■ STATED EXERCISE ■
Return every line of the data below that includes the string "context".

■ RECORDED DATA ■
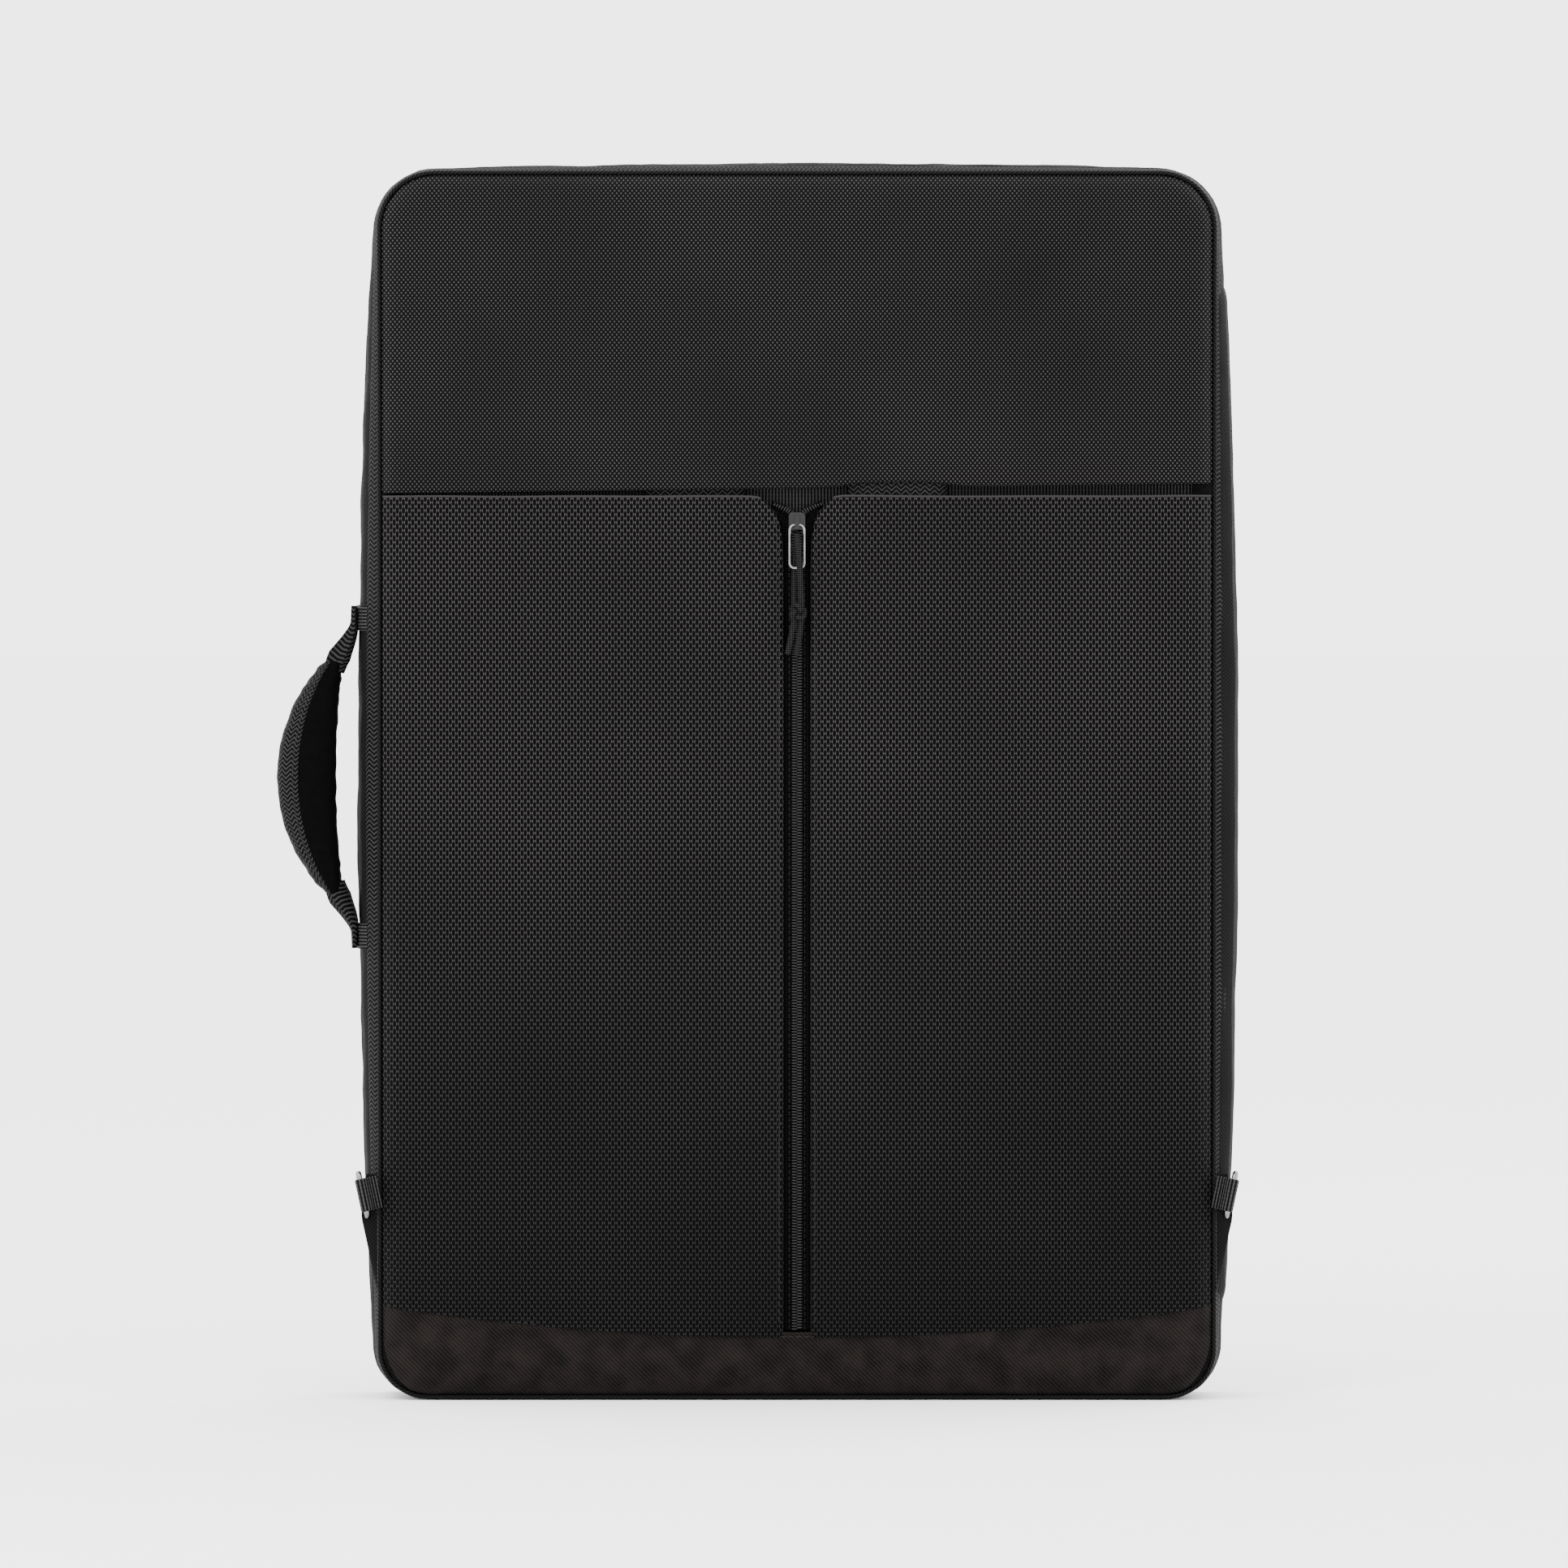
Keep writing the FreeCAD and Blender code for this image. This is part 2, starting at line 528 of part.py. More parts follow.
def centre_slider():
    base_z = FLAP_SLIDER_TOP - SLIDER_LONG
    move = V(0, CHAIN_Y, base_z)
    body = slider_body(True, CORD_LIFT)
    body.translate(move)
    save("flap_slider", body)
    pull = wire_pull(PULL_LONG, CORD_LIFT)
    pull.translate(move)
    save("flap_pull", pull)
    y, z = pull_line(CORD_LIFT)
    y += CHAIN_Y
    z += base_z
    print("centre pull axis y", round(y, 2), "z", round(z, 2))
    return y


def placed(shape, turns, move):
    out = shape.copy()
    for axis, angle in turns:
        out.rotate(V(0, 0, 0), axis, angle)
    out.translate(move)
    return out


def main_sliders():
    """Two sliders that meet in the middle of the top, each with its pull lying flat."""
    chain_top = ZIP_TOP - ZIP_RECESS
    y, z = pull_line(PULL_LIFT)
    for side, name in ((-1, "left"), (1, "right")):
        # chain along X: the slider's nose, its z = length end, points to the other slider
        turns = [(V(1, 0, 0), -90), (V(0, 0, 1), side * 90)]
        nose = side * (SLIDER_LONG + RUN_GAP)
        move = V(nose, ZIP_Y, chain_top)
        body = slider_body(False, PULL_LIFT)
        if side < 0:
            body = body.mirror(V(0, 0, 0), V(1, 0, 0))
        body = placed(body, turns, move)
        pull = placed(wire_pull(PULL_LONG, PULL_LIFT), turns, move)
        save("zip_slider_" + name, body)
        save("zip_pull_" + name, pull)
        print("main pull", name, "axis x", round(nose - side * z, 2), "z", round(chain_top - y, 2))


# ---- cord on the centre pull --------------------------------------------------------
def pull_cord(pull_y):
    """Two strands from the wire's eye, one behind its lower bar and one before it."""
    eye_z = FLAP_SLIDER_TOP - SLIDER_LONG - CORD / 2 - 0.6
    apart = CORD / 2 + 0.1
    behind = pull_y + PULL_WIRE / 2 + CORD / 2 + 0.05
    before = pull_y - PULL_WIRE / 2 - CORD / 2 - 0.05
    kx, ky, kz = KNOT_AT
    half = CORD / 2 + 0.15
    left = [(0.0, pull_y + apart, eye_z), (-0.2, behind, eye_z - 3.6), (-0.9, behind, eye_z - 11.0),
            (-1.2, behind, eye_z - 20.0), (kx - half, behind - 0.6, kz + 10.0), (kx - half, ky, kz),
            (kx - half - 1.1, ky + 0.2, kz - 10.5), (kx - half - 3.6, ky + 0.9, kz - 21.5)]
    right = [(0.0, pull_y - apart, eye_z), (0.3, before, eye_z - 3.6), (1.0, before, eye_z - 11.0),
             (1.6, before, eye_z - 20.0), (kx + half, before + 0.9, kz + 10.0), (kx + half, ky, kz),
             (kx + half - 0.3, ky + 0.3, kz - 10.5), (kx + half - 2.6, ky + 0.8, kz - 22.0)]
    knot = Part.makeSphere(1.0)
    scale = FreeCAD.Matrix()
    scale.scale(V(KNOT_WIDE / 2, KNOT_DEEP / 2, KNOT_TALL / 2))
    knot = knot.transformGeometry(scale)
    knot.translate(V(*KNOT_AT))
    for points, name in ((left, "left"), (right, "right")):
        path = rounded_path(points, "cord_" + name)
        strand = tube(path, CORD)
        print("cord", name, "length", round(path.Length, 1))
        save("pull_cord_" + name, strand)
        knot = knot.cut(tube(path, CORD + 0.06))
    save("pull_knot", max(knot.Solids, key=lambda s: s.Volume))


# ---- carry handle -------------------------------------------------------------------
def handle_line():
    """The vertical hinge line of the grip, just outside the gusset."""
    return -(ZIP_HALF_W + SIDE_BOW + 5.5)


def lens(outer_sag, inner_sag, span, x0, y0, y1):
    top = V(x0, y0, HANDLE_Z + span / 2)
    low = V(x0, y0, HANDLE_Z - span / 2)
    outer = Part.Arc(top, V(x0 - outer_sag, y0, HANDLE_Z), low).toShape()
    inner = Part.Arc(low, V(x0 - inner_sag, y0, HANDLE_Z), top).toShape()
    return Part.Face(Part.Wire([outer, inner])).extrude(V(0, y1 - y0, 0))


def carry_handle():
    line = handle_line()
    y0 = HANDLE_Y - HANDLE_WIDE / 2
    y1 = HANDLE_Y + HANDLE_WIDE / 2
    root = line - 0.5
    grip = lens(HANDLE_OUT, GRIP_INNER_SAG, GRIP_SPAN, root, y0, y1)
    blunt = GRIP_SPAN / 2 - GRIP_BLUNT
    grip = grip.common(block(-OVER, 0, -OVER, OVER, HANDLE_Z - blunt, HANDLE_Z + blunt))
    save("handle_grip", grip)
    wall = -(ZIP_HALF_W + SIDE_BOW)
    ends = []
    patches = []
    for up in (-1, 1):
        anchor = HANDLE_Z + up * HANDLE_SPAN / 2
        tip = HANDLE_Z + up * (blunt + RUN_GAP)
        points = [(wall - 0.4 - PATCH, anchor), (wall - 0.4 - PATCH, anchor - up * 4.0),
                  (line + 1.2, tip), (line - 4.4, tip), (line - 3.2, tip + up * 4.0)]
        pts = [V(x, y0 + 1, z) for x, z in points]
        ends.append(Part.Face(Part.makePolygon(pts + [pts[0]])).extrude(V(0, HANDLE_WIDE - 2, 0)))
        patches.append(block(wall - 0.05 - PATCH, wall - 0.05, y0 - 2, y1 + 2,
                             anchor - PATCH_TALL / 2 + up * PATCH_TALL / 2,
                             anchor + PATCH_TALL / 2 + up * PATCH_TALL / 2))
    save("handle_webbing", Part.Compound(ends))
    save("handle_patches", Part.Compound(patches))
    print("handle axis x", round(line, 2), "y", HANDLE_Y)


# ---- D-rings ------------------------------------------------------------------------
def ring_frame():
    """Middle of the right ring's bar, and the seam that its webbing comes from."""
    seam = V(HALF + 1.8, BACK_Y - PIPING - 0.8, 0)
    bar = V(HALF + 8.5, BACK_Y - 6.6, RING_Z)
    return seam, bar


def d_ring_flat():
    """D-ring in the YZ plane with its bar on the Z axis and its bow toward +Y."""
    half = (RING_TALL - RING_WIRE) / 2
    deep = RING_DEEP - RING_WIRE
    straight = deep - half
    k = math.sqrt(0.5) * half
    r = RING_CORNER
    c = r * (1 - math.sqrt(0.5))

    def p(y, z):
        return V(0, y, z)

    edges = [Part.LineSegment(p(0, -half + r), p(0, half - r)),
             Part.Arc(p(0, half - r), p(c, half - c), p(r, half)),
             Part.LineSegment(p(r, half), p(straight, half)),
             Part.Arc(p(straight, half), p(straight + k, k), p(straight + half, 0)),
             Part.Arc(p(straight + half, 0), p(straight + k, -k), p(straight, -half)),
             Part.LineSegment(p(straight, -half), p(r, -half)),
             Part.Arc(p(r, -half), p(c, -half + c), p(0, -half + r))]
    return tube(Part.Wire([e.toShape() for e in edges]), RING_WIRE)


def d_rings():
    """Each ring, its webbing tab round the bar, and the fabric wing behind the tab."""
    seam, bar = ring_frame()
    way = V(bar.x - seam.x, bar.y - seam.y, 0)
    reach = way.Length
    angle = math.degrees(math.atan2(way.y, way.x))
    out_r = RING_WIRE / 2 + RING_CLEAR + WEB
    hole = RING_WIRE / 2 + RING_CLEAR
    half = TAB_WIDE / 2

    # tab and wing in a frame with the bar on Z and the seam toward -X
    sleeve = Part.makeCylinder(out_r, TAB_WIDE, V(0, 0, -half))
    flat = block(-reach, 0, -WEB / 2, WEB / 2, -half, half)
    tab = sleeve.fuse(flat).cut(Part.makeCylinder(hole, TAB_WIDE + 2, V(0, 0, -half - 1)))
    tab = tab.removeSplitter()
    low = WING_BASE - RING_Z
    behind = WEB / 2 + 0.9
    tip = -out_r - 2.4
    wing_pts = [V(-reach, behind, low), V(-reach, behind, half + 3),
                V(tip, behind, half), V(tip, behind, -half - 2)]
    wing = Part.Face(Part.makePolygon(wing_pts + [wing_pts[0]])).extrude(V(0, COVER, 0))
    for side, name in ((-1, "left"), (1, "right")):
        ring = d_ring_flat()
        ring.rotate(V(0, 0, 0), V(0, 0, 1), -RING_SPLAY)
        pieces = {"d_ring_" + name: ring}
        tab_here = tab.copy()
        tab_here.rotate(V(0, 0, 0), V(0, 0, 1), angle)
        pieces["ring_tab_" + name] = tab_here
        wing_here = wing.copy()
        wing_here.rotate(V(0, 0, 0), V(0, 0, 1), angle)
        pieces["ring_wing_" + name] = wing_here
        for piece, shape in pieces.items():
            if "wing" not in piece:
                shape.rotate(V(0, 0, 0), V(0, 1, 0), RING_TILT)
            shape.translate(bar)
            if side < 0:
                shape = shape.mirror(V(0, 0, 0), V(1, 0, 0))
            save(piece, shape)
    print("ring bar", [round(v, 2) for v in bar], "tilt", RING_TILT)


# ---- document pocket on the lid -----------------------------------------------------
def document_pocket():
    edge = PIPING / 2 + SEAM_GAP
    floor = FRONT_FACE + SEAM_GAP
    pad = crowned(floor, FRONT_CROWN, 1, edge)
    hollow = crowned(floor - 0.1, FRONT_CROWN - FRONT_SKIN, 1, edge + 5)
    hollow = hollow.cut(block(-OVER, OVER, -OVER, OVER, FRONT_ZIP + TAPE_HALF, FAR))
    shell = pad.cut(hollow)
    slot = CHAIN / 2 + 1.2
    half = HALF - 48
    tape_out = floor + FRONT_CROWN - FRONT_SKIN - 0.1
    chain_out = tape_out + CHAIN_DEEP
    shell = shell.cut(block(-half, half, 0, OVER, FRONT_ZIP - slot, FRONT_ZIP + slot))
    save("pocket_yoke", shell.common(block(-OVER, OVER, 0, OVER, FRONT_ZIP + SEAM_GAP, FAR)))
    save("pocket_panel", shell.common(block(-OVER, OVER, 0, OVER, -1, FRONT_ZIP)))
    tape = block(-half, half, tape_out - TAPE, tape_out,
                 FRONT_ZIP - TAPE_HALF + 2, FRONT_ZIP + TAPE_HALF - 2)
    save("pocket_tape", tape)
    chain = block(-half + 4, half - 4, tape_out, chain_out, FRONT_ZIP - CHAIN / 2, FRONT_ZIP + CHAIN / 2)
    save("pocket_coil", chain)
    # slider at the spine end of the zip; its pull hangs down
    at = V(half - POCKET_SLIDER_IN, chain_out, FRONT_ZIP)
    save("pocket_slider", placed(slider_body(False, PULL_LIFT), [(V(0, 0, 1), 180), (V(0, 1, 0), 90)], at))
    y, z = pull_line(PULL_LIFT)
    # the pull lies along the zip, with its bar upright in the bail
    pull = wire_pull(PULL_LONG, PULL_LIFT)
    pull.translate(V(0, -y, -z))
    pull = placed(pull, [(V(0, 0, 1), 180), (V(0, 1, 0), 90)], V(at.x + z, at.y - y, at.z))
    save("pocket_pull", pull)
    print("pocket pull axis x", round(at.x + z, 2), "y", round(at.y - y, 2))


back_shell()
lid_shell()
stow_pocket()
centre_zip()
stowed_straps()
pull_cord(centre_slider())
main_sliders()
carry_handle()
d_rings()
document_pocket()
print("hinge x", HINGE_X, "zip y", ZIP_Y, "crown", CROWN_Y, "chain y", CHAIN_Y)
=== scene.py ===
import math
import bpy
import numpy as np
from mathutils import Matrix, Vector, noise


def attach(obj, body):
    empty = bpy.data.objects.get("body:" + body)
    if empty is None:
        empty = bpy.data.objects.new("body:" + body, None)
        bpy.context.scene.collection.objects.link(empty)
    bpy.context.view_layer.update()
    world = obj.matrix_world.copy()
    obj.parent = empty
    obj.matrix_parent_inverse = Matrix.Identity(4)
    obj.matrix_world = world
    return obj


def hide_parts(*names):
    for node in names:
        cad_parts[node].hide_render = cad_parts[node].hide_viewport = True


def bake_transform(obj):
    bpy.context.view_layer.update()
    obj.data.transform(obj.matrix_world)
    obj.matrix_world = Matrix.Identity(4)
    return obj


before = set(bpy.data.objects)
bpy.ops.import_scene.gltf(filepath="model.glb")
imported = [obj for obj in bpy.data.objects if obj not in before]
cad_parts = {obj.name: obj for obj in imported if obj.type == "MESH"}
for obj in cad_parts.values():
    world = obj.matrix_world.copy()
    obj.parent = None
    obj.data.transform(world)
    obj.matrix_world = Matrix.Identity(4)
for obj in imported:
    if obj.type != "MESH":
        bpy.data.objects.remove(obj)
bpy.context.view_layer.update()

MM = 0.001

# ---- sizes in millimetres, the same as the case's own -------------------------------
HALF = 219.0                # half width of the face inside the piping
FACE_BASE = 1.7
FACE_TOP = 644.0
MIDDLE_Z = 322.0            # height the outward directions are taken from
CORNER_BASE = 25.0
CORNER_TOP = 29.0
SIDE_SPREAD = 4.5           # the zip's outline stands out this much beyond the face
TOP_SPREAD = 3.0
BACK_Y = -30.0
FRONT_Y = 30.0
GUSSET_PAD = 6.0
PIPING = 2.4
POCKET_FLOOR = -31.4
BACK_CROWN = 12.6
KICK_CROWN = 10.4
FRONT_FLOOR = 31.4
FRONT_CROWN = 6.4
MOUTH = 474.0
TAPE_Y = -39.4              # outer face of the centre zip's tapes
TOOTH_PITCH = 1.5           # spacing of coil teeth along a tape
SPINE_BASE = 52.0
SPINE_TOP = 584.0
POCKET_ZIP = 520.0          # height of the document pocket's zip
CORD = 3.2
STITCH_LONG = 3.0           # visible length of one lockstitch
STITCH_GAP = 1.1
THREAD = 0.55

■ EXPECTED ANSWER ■
        bpy.context.scene.collection.objects.link(empty)
    bpy.context.view_layer.update()
    bpy.context.view_layer.update()
bpy.context.view_layer.update()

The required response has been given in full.